Trade with Cap'n Trade
From the Financial Times:
Senior Democrat senators said on Wednesday they would change a provision that imposes carbon taxes on imports following warnings that the clause in the House’s cap-and-trade bill could spark a global trade war.
The House’s bill contained tough provisions to impose carbon tariffs, aimed at protecting American companies’ competitiveness against imports from countries without equivalent carbon emission controls to those in the US.
...
A recent report from the WTO said that such “border tax adjustments” could in theory be made consistent with WTO rules, but trade lawyers stress that crafting such laws is likely to be very difficult in practice
The economics here are simple: If the U.S. prices carbon domestically (through Cap and Trade), then imports have to be priced accordingly, or the world price for similar products will be lower than the domestic price.

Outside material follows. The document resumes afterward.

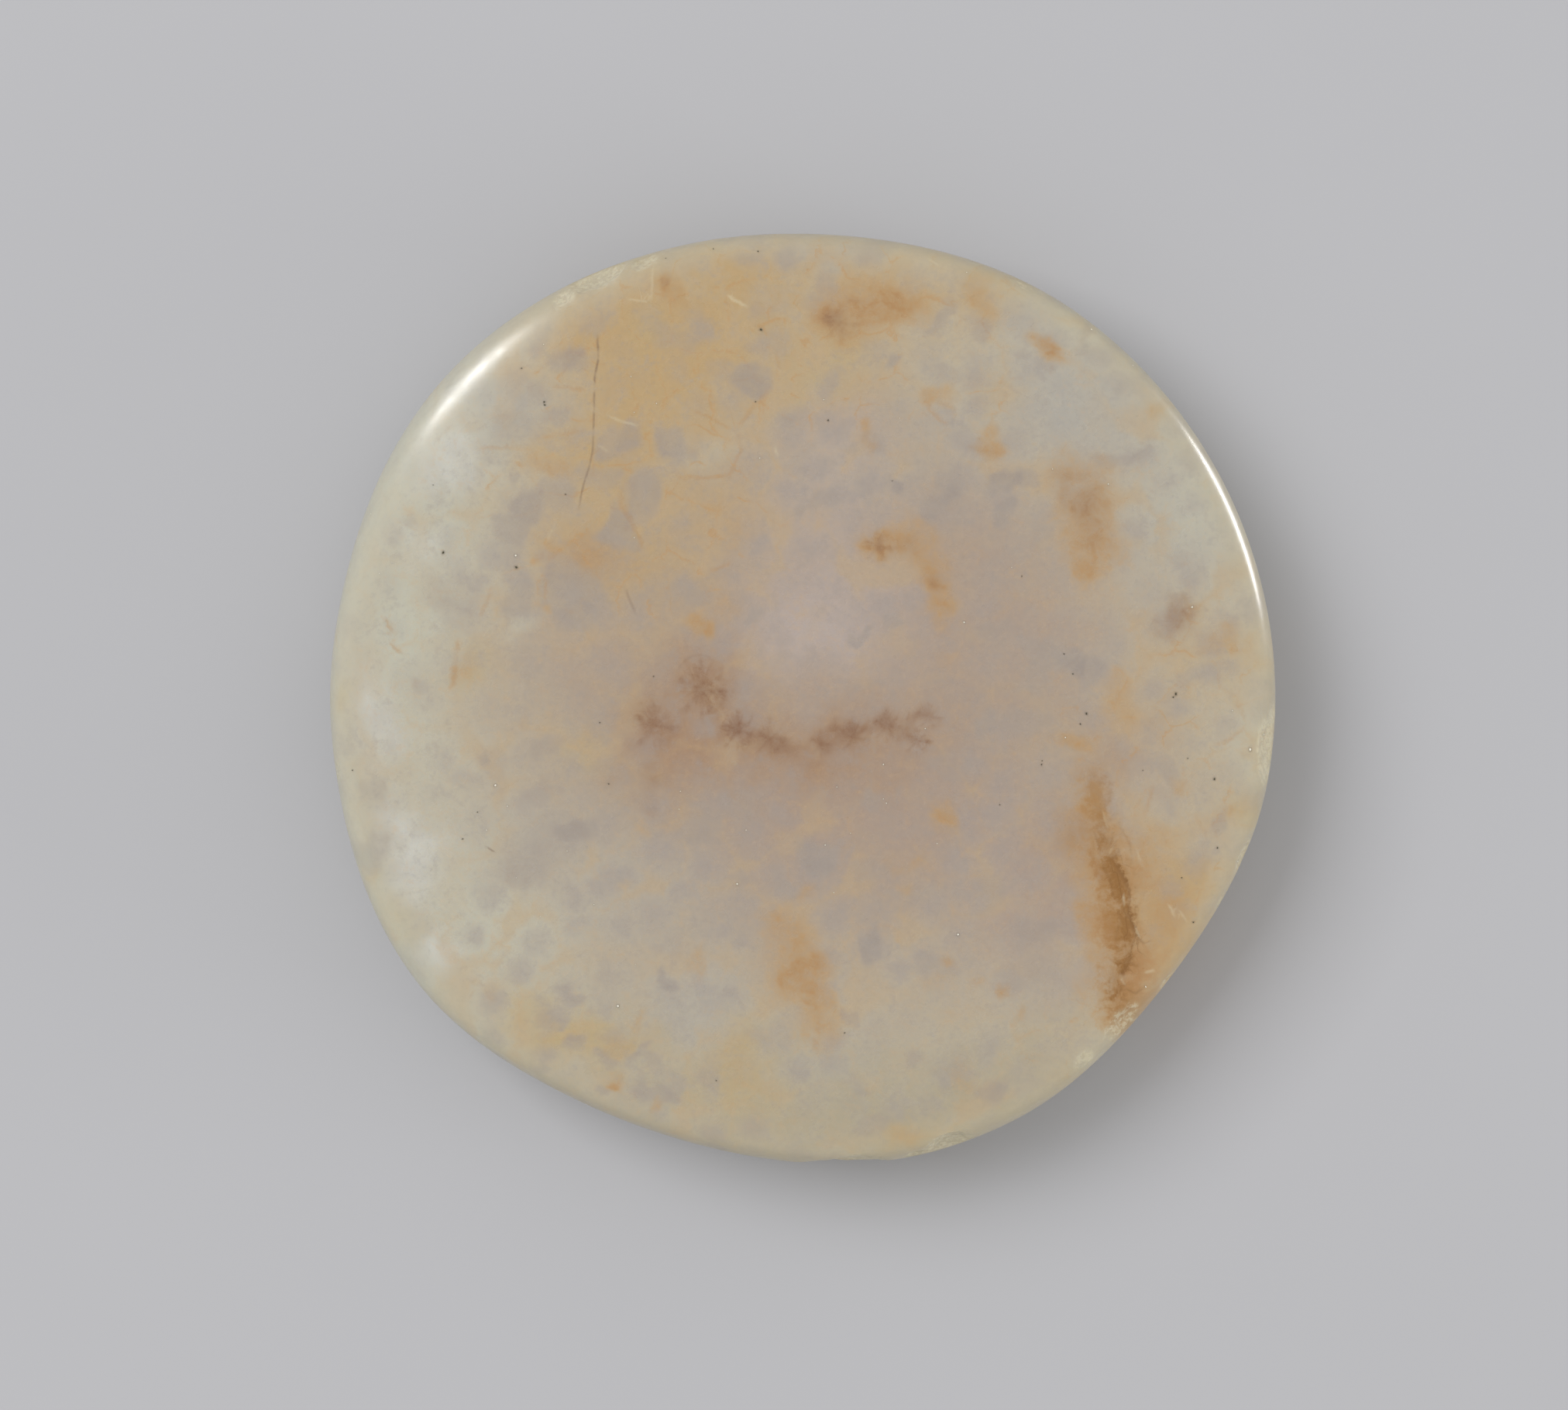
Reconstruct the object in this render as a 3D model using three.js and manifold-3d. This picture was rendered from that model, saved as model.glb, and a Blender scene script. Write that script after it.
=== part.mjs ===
// A flat bead of cloudy agate, one piece of stone lying on its back with its polished face up.
// Lengths are in millimetres. Bearings are in degrees, counter-clockwise from +X as seen from above.
// The origin is on the underside, below the middle of the bead. +X runs along the bore, +Z is up.

import * as THREE from "three";
import { ParametricGeometry } from "three/addons/geometries/ParametricGeometry.js";
import { mergeVertices } from "three/addons/utils/BufferGeometryUtils.js";
import Module from "manifold-3d";

// The stone as a whole.
const beadWidth = 32;
const beadThickness = 5.4;
const faceCrown = 0.1; // how much higher the face is in its middle than at its edge

// The outline is a circle that hand grinding left uneven: a place stands out past the circle, or is
// ground flat where its height is negative, and fades away over its spread in degrees.
const outlinePlaces = [
  { bearing: 87, height: -0.3, spread: 34 },
  { bearing: 139, height: 0.37, spread: 33 },
  { bearing: 214, height: 0.23, spread: 27 },
  { bearing: 252, height: -0.48, spread: 37 },
  { bearing: 323, height: -0.36, spread: 28 },
];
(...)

The result will be more domestic purchases of foreign produced carbon intensive products and potentially leakage of U.S. industry to non-carbon pricing nations who potentially produce similar products with lower carbon efficiency than domestic manufacturers currently use. This has been the U.S.'s stance in international carbon negotiations all along and the primary reason the U.S. never signed onto Kyoto. Now, domestic carbon policy without border price adjustments puts domestic producers at a competitive disadvantage and will likely result in more imports of carbon intesive products and potentially higher carbon emissions globally.